I also like to add in something new each year. This could be a variety of peppers, squash, onion, herbs or potatoes. I love to have an area dedicated to herbs like basil, oregano and mint. I keep a journal noting where things were planted and how they did in that location, allowing for improvements to be made the following year.
Adding flowers to your garden provides another layer of beauty and helps support the productivity of your plants that need attention from pollinating honeybees. Hanging flower baskets or potted flowers works well. Honeybees especially love lavender (which I do, too!).
It’s important to do research as to how much room each vegetable needs to flourish. Proper spacing, rich soil and plenty of sun and water are the path to a successful garden abundant with fresh veggies and joy. Plan to intervene when insects or pests appear. Neem oil was my savior last grow season. Reach out to other gardeners about what methods have worked for them.
Overall, gardens require ample seasonal attention and should be a consideration when planning your own garden. Discovering the love of gardening happened early in my life, but I truly think the passion can begin at any age. The nutrients and joy provided by a garden can be enjoyed by all. My life experiences revolving around gardening have created priceless memories that I deeply cherish.
Olivia’s Zucchini Bread
Makes 2 loafs
- 3 cups all-purpose flour
- 1 teaspoon baking soda
- 1 teaspoon baking powder
- 1 teaspoon salt
- 2 tablespoons ground cinnamon
- 3 eggs
- 1 cup vegetable oil
- 1 3/4 cup white sugar
- 1 cup brown sugar
- 4 teaspoons vanilla extract
- 2 cups grated zucchini (do not drain)
- Optional: raisins or chopped walnuts
Preheat oven to 325 F. Grease two 8-by-4 loaf pans.

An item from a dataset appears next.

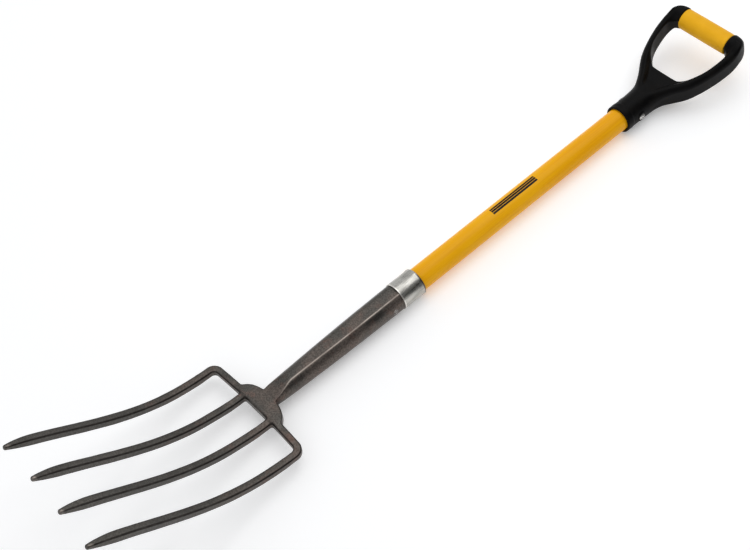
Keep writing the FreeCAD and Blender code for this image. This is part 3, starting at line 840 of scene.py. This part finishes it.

Stir together flour, baking soda, baking powder, salt and cinnamon in large mixing bowl.
In separate large bowl, mix beaten eggs, oil, white sugar, brown sugar and vanilla extract. Add in the flour mixture. Beat well.
Stir in the grated zucchini. Add walnuts or raisins if desired.
Pour 1/2 of the batter into each loaf pan. Bake in preheated oven for 40 minutes. Check every 5-7 minutes until a knife through the center comes out clean.